__Task__: Repeat the lines below exactly as written, please, from the line with "base_tray = make_base_tray()" to the line with "imported = [obj", both lines included, and no others.

__Recorded data__:
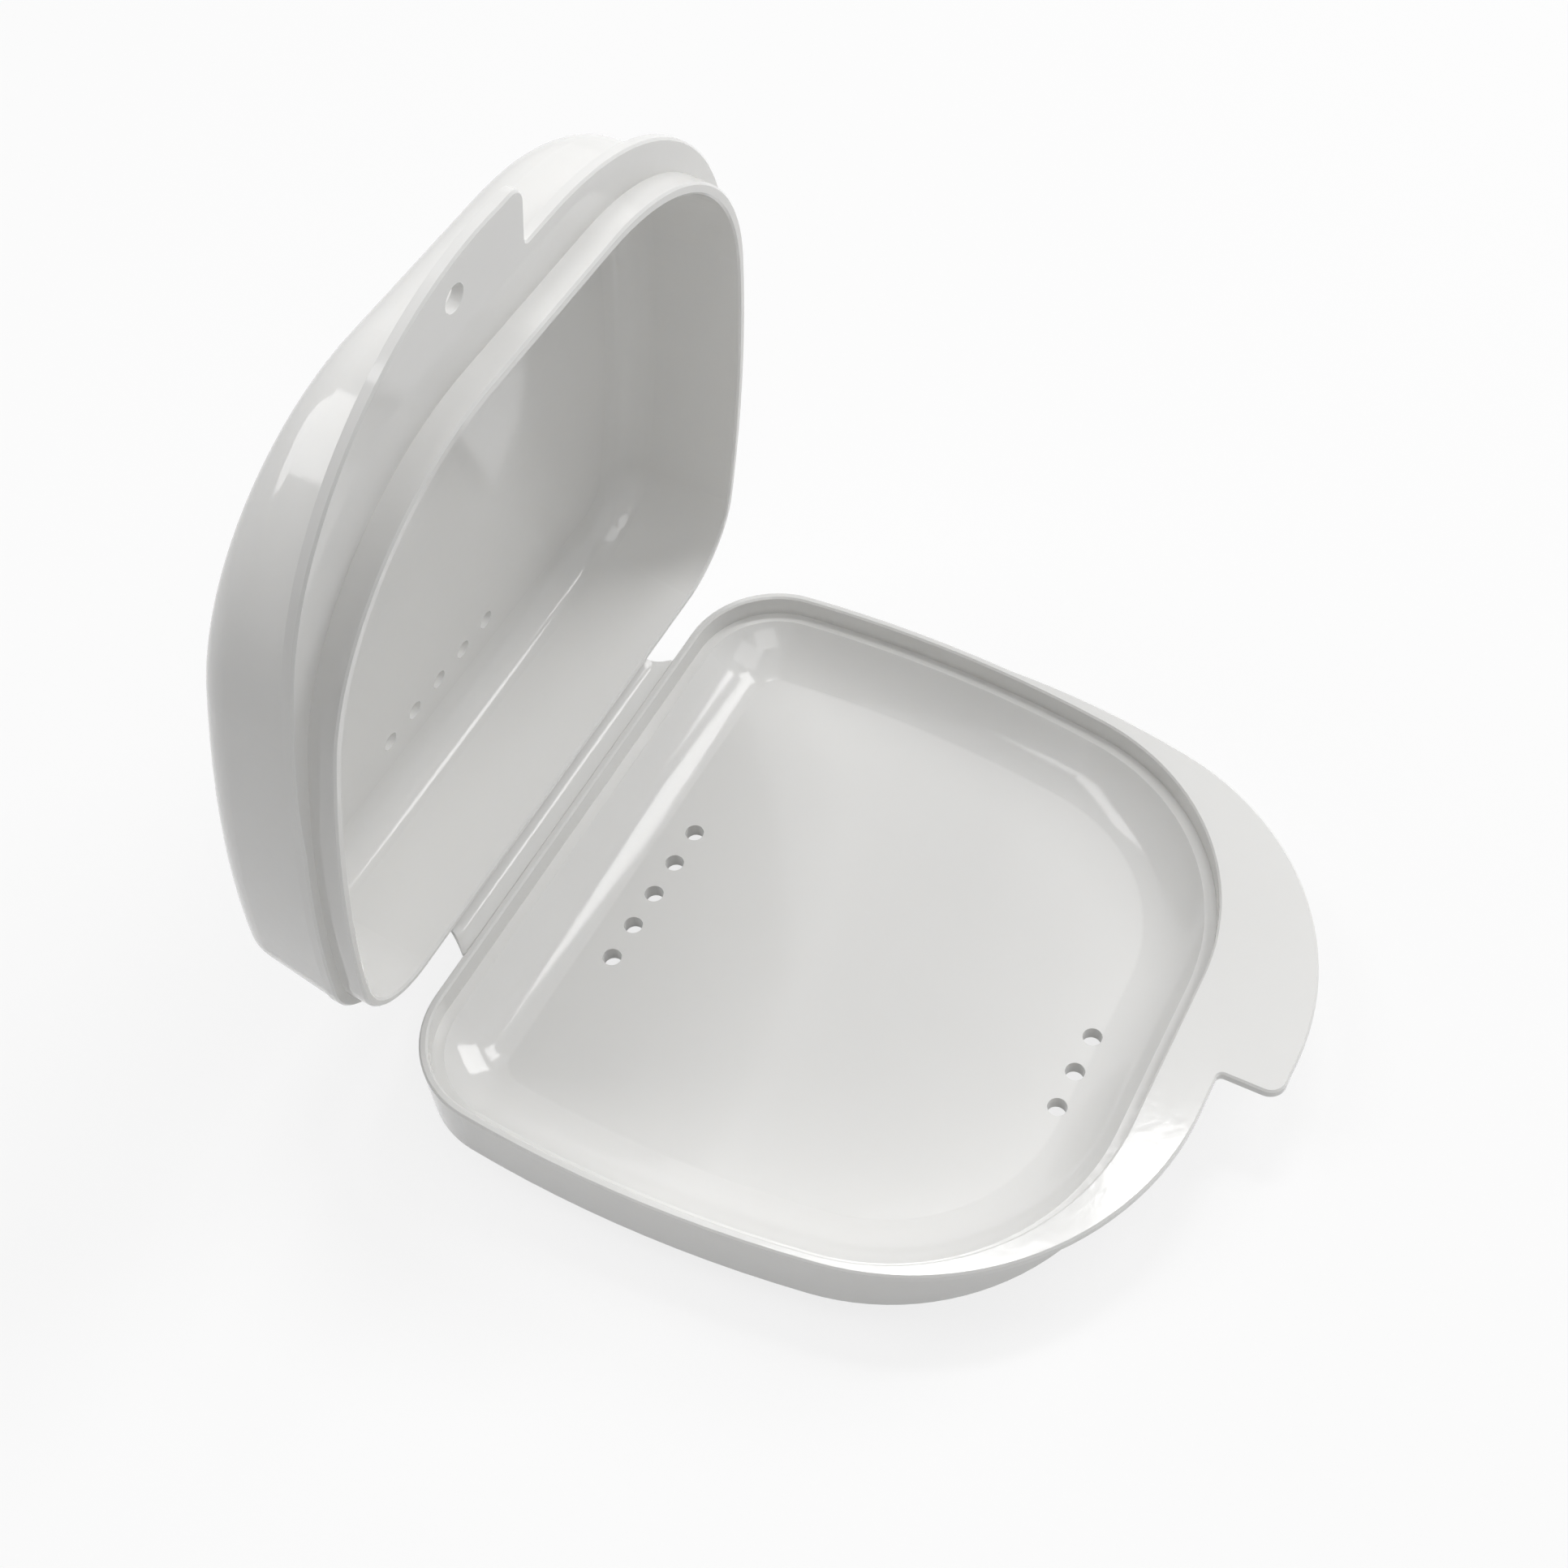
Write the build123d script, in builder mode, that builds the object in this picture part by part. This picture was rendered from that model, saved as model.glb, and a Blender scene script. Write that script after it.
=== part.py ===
"""Pocket case for a mouth guard: a shallow base tray and a domed lid on a living hinge, shown open.

Frame: X along the hinge, the hinge at +Y and the finger tabs at -Y, +Z up. The origin is the
centre of the tray's flat underside. The lid is drawn where it sits when closed, on a plane that
has been turned about the hinge axis to the open position.
"""
import os

from build123d import *

# outline of both halves at the parting line
back_y = 34.1
front_y = -34.0
side_widest_x = 37.25
side_widest_y = 12.1
side_radius = 144.0
back_corner_radius = 10.4
front_corner_radius = 26.4

# front flange and the finger tab that it widens into on one half
flange_front_y = -38.45
flange_corner_radius = 30.8
flange_thickness = 1.0
tab_side_y = 0.0
tab_shoulder_x = 34.2
tab_shoulder_y = -21.7
tab_front_x = 3.0
tab_front_y = -44.7
tab_overlap_x = 0.2
tab_tip_radius = 1.8
notch_radius = 0.6
cord_hole_x = -9.7
cord_hole_y = -40.9
cord_hole_radius = 1.25

# base tray heights and insets from the outline
floor_thickness = 1.8
ledge_height = 5.2
rim_height = 7.8
rim_edge_bevel = 0.2
base_draft_inset = 0.1
base_bottom_bevel = 0.5
rim_lip_inset = 0.87
cove_outset = 0.6
cove_radius = 10.7
cove_drop = 0.2  # the cove's lowest line under the floor, so that it meets the floor at a crease
crease_radius = 1.0

# lid, measured up from its own parting face
closed_gap = 0.15
lip_outer_inset = 1.15
lip_inner_inset = 2.15
lip_depth = 2.55
lid_crown_thickness = 1.5
lid_dome_inset = 0.08
lid_crown_height = 11.7
lid_crown_tilt = 1.05
lid_trim_height = 1.0  # drawn below the dome's start and cut off level again
lid_draft = 0.093
lid_shoulder_radius = 4.1
lid_inner_radius = 4.0

# vent holes, in a back row and a front row, moulded a little off the middle
vent_radius = 1.0
vent_pitch = 4.4
back_vent_count = 5
front_vent_count = 3
base_vent_x = -3.0
lid_vent_x = -2.4
back_vent_y = 22.9
front_vent_y = -25.2
lid_front_vent_y = -22.0

# living hinge
hinge_y = 37.8
hinge_above_rim = 0.7
open_angle = 82.9
web_centre_x = 0.5
web_half_length = 21.5
web_waist_half_length = 19.8
web_waist_radius = 3.5
web_thickness = 0.5
web_below_face = 0.65
web_bend_radius = 3.0

parting_height = rim_height + closed_gap
hinge_height = rim_height + hinge_above_rim
lid_frame = Pos(0, hinge_y, hinge_height) * Rot(X=-open_angle) * Pos(0, -hinge_y, -hinge_height)
lid_plane = Plane(lid_frame)
dome_plane = Plane(lid_frame * Pos(0, 0, parting_height) * Rot(X=lid_crown_tilt))
lid_up = Axis(lid_plane.origin, lid_plane.z_dir)


def side_x(y):
    """Half width of the outline's bowed side at a given y."""
    return side_widest_x - side_radius + (side_radius**2 - (y - side_widest_y) ** 2) ** 0.5


def case_outline(inset=0.0):
    """Outline of a half at the parting line, drawn in by an inset."""
    with BuildSketch() as outline:
        with BuildLine():
            back_corner = (side_x(back_y), back_y)
            front_corner = (side_x(front_y), front_y)
            side = ThreePointArc(back_corner, (side_widest_x, side_widest_y), front_corner)
            mirror(side, about=Plane.YZ)
            Line(back_corner, (-back_corner[0], back_y))
            Line(front_corner, (-front_corner[0], front_y))
        make_face()
        fillet(outline.vertices().group_by(Axis.Y)[-1], back_corner_radius)
        fillet(outline.vertices().group_by(Axis.Y)[0], front_corner_radius)
        if inset:
            offset(amount=-inset, mode=Mode.REPLACE)
    return outline.sketch


def flange_outline(tab_side):
    """Outline with its front flange, and the finger tab on the +X (1) or -X (-1) half."""
    with BuildSketch() as flange:
        with BuildLine():
            corner_x = side_x(flange_front_y)
            side = ThreePointArc(
                (side_x(0), 0), (side_x(flange_front_y / 2), flange_front_y / 2), (corner_x, flange_front_y)
            )
            mirror(side, about=Plane.YZ)
            Line((side_x(0), 0), (-side_x(0), 0))
            Line((corner_x, flange_front_y), (-corner_x, flange_front_y))
        make_face()
        fillet(flange.vertices().group_by(Axis.Y)[0], flange_corner_radius)
        with BuildLine():
            side_start = (tab_side * side_x(tab_side_y), tab_side_y)
            shoulder = (tab_side * tab_shoulder_x, tab_shoulder_y)
            front = (tab_side * tab_front_x, tab_front_y)
            notch_x = -tab_side * tab_overlap_x
            side_edge = TangentArc(side_start, shoulder, tangent=(0, -1))
            TangentArc(shoulder, front, tangent=side_edge % 1)
            Polyline(front, (notch_x, tab_front_y), (notch_x, tab_side_y), side_start)
        make_face()
        tab_tip = flange.vertices().sort_by_distance((notch_x, tab_front_y))[0]
        fillet(tab_tip, tab_tip_radius)
        notch = flange.vertices().sort_by_distance((notch_x, flange_front_y))[0]
        fillet(notch, notch_radius)
        add(case_outline())
    return flange.sketch


def vent_rows(vent_x, front_y_of_row):
    """Centres of the back row and the front row of vent holes."""
    rows = []
    for row_y, count in ((back_vent_y, back_vent_count), (front_y_of_row, front_vent_count)):
        for index in range(count):
            rows.append((vent_x + (index - (count - 1) / 2) * vent_pitch, row_y))
    return rows


def make_tray_cavity():
    """Space over the floor, up to the ledge: a broad cove that meets the floor at a softened crease."""
    with BuildPart() as cavity:
        with BuildSketch(Plane.XY.offset(floor_thickness - cove_drop)):
            add(case_outline(-cove_outset))
        extrude(amount=cove_radius + cove_drop)
        fillet(cavity.faces().sort_by(Axis.Z)[0].edges(), cove_radius)
        split(bisect_by=Plane.XY.offset(floor_thickness), keep=Keep.TOP)
        fillet(cavity.faces().sort_by(Axis.Z)[0].edges(), crease_radius)
        split(bisect_by=Plane.XY.offset(ledge_height), keep=Keep.BOTTOM)
    return cavity


def make_base_tray():
    """Shallow tray with a rabbeted rim and a flush front flange."""
    cavity = make_tray_cavity()
    with BuildPart() as base_tray:
        flange_bottom = rim_height - flange_thickness
        with BuildSketch():
            add(case_outline(base_draft_inset))
        with BuildSketch(Plane.XY.offset(flange_bottom)):
            add(case_outline())
        loft()
        chamfer(base_tray.faces().sort_by(Axis.Z)[0].edges(), base_bottom_bevel)
        with BuildSketch(Plane.XY.offset(flange_bottom)):
            add(flange_outline(1))
        extrude(amount=flange_thickness)

        add(cavity.part, mode=Mode.SUBTRACT)
        with BuildSketch(Plane.XY.offset(ledge_height)):
            add(case_outline(rim_lip_inset))
        extrude(amount=rim_height, mode=Mode.SUBTRACT)
        chamfer(base_tray.faces().sort_by(Axis.Z)[-1].edges(), rim_edge_bevel)

        with BuildSketch():
            with Locations(vent_rows(base_vent_x, front_vent_y)):
                Circle(vent_radius)
        extrude(amount=rim_height, mode=Mode.SUBTRACT)
    return base_tray


def make_dome(inset, start_height, wall, shoulder_radius):
    """Block under the lid's sloping crown, its inset taken at the parting face and growing with height."""
    crown_height = lid_crown_height - wall
    below = start_height - parting_height - lid_trim_height
    with BuildPart() as dome:
        with BuildSketch(dome_plane.offset(below)):
            add(case_outline(inset + lid_draft * below))
        with BuildSketch(dome_plane.offset(crown_height)):
            add(case_outline(inset + lid_draft * crown_height))
        loft()
        fillet(dome.faces().sort_by(lid_up)[-1].edges(), shoulder_radius)
        split(bisect_by=lid_plane.offset(start_height), keep=Keep.TOP)
    return dome


def make_lid():
    """Domed lid with its locating lip and its front flange, on the plane of the open lid."""
    cavity_at_parting = lip_inner_inset + lid_draft * lip_depth
    lip_height = parting_height - lip_depth
    cavity = make_dome(cavity_at_parting, lip_height, lid_crown_thickness, lid_inner_radius)
    dome = make_dome(lid_dome_inset, parting_height, 0, lid_shoulder_radius)
    with BuildPart() as lid:
        add(dome.part)
        with BuildSketch(lid_plane.offset(parting_height)):
            add(flange_outline(-1))
        extrude(amount=flange_thickness)
        with BuildSketch(lid_plane.offset(parting_height)):
            add(case_outline(lip_outer_inset))
        extrude(amount=-lip_depth)
        add(cavity.part, mode=Mode.SUBTRACT)

        with BuildSketch(lid_plane.offset(parting_height)):
            with Locations((cord_hole_x, cord_hole_y)):
                Circle(cord_hole_radius)
        extrude(amount=flange_thickness, mode=Mode.SUBTRACT)
        with BuildSketch(lid_plane.offset(parting_height)):
            with Locations(vent_rows(lid_vent_x, lid_front_vent_y)):
                Circle(vent_radius)
        extrude(amount=2 * lid_crown_height, mode=Mode.SUBTRACT)

        lip_face = lid.faces().filter_by(lid_plane).sort_by(lid_up)[0]
        chamfer(lip_face.edges(), rim_edge_bevel)
        parting_face = lid.faces().filter_by(lid_plane).sort_by(lid_up)[1]
        chamfer(parting_face.outer_wire().edges(), rim_edge_bevel)
    return lid


def make_living_hinge():
    """Thin web from the tray's back wall up to the lid's back wall, waisted where it bends."""
    with BuildPart() as living_hinge:
        base_root = Vector(web_centre_x, back_y, rim_height - web_below_face)
        lid_root = lid_plane.from_local_coords(Vector(web_centre_x, back_y, parting_height + web_below_face))
        run = (lid_root.Z - base_root.Z) / lid_plane.y_dir.Z
        corner = lid_root - lid_plane.y_dir * run
        with BuildLine():
            FilletPolyline(base_root, corner, lid_root, radius=web_bend_radius)
        with BuildSketch(Plane(origin=base_root, x_dir=(1, 0, 0), z_dir=(0, 1, 0))):
            Rectangle(2 * web_half_length, web_thickness)
        sweep()

        across = lid_root - base_root
        middle = base_root + across / 2
        waist_plane = Plane(origin=middle, x_dir=(1, 0, 0), z_dir=across.cross(Vector(1, 0, 0)))
        waist_x = web_waist_half_length + web_waist_radius
        with BuildSketch(waist_plane):
            with Locations((-waist_x, 0), (waist_x, 0)):
                Circle(web_waist_radius)
        extrude(amount=across.length, both=True, mode=Mode.SUBTRACT)
    return living_hinge


base_tray = make_base_tray()
base_tray.part.label = "base_tray"
lid = make_lid()
lid.part.label = "lid"
living_hinge = make_living_hinge()
living_hinge.part.label = "living_hinge"

os.makedirs("parts", exist_ok=True)
export_step(base_tray.part, "parts/base_tray.step")
export_step(lid.part, "parts/lid.step")
export_step(living_hinge.part, "parts/living_hinge.step")
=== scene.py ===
import math

import bmesh
import bpy
from mathutils import Matrix, Vector


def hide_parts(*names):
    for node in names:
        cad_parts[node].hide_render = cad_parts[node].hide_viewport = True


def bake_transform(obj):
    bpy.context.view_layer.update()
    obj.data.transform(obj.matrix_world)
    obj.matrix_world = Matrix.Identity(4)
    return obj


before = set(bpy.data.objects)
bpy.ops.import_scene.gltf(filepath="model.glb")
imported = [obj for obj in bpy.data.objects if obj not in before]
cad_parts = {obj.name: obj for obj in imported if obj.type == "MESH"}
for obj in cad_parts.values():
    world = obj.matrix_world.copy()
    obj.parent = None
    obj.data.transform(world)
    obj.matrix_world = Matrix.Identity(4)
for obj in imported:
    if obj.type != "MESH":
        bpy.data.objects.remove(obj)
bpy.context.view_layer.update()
print("frame loaded")

# the photograph's viewpoint, solved from the tray's and the lid's edges
view = {
    "place": (-0.10766, -0.05635, 0.19386),
    "right": (0.46446, -0.88467, -0.04046),
    "down": (-0.72065, -0.35100, -0.59789),
    "lens": 50.36,
    "sensor": 36.0,
    "nearest": 0.01,
    "farthest": 20.0,
}


def makeCamera():
    data = bpy.data.cameras.new("camera")
    data.lens = view["lens"]
    data.sensor_width = view["sensor"]
    data.clip_start = view["nearest"]
    data.clip_end = view["farthest"]
    camera = bpy.data.objects.new("camera", data)
    bpy.context.scene.collection.objects.link(camera)
    right = Vector(view["right"]).normalized()
    up = -Vector(view["down"])
    up = (up - right * up.dot(right)).normalized()
    back = right.cross(up)
    turn = Matrix((right, up, back)).transposed().to_4x4()
    camera.matrix_world = Matrix.Translation(view["place"]) @ turn
    bpy.context.scene.camera = camera


makeCamera()
bpy.context.scene.view_settings.view_transform = "Standard"
print("camera placed")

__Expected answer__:
base_tray = make_base_tray()
base_tray.part.label = "base_tray"
lid = make_lid()
lid.part.label = "lid"
living_hinge = make_living_hinge()
living_hinge.part.label = "living_hinge"

os.makedirs("parts", exist_ok=True)
export_step(base_tray.part, "parts/base_tray.step")
export_step(lid.part, "parts/lid.step")
export_step(living_hinge.part, "parts/living_hinge.step")
=== scene.py ===
import math

import bmesh
import bpy
from mathutils import Matrix, Vector


def hide_parts(*names):
    for node in names:
        cad_parts[node].hide_render = cad_parts[node].hide_viewport = True


def bake_transform(obj):
    bpy.context.view_layer.update()
    obj.data.transform(obj.matrix_world)
    obj.matrix_world = Matrix.Identity(4)
    return obj


before = set(bpy.data.objects)
bpy.ops.import_scene.gltf(filepath="model.glb")
imported = [obj for obj in bpy.data.objects if obj not in before]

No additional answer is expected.